East African Business Week
- Type: Weekly newspaper
- Publisher: East African Business Week Limited
- Founded: 2005
- Language: English
- Headquarters: 133 Kira Road, Kamwookya Kampala, Uganda
- Website: Homepage

= East African Business Week =

Weekly Ugandan newspaper

East African Business Week is a weekly Ugandan newspaper published in Kampala, Uganda's capital and largest city. It is the only exclusively business weekly published in the country.

==Location==
The newspaper headquarters and main office are located in Media Plaza Building, at 133 Kira Road, in the Kamwokya neighborhood, in Kampala, about 4.5 km north of the city's central business district.
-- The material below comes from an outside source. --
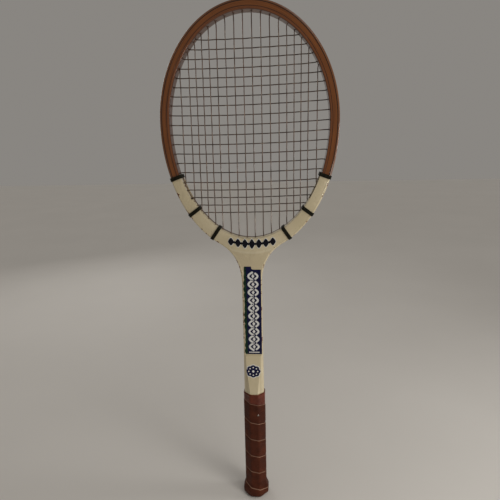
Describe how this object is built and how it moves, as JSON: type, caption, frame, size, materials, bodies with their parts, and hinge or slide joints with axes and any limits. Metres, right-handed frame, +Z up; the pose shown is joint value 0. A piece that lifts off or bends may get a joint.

The coordinates of the newspaper headquarters are 0°20'17.0"N, 32°35'05.0"E (Latitude:0.338053; Longitude:2.584730).

==Overview==
EABW maintains five bureaus, one in each of the five East African cities of Kampala, Nairobi, Kigali, Bujumbura, and Dar es Salaam. The newspaper covers investment and business news, together with health and technology news in Burundi, Kenya, Rwanda, Tanzania, and Uganda. It is published in English only. It has print and Internet versions.

==History==
The paper was founded in 2005. It is published by East Africa Business Weekly Limited.